In this context, it would be fairer if the rules were clear for everyone involved, either through regulation or through some kind of general and objective guidelines expressly validated by the Spanish tax agency and respected by tax inspectors within audit proceedings.
One example which could be a good road map for Spanish lawmakers to set some kind of objective interpretative criteria comes from Italy. The foundation of the Italian tax treatment of trusts was established in the Italian Finance Act 2007, which introduced a regime whereby trusts were taxed like a corporation. In 2010, the Italian tax authorities issued a circular listing various cases where trusts would be deemed as mere conduits subject to strict compliance obligations.

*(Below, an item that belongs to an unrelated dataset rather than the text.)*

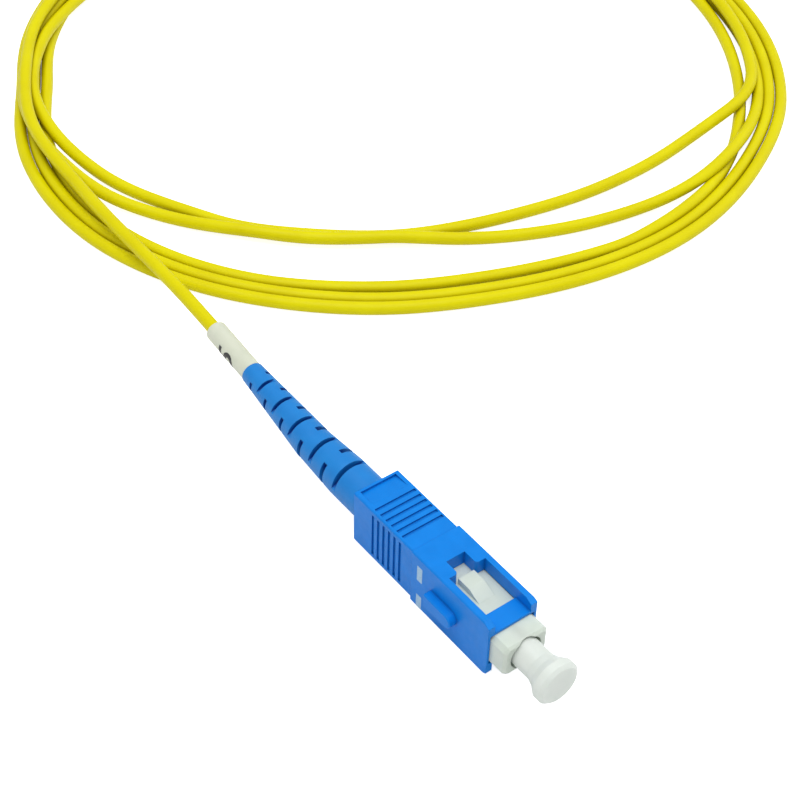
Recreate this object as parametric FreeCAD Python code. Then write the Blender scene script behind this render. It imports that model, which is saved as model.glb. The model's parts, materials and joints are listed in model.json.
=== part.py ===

Defining the Spanish tax implications of trusts through some kind of regulation or official guidelines would provide Spanish taxpayers with much-needed certainty, since the tool utilised by the Spanish tax authority – subjective rulings – is so dependent on specific facts only known by the requester and the tax authority that it becomes an odyssey for anyone who tries to interpret them to be sure what the Spanish tax authority's actual position is.
A recent ruling issued by the Spanish tax authority in April 2016 regarding the Spanish tax implications of some US trusts, the background description of which is worded in such a way as to make it difficult to know the specific case being analysed, has evidenced how trusts linked to a settlor's death seem to trigger a merry-go-around of tax scenarios depending on the specific provisions agreed to at the time of establishment of the trust.
According to the few paragraphs of background facts included in the published ruling, the trust subject to analysis was irrevocable, the beneficiaries were appointed and had no power to compel the trustee to distribute a share of the trust assets.
Against this backdrop, the Spanish tax agency concluded that since the trust was set up while the settlor was still alive and the beneficiaries were designated – although they were not actually owners of the trust assets at that point – the transaction should be treated as an inter-vivos transfer for Spanish tax purposes.
In the case addressed in the ruling, the gift was not subject to Spanish inheritance and gift tax since the beneficiaries were not Spanish tax residents at the time of settlement of the trust.
The application of this approach by the Spanish tax authority raises myriad doubts: What were the particular facts considered by the Spanish tax authority that led it to treat this case as a gift rather than an inheritance for Spanish tax purposes? How does this approach fit in with the Spanish wealth and income taxes? It appears that this puzzle is missing some pieces.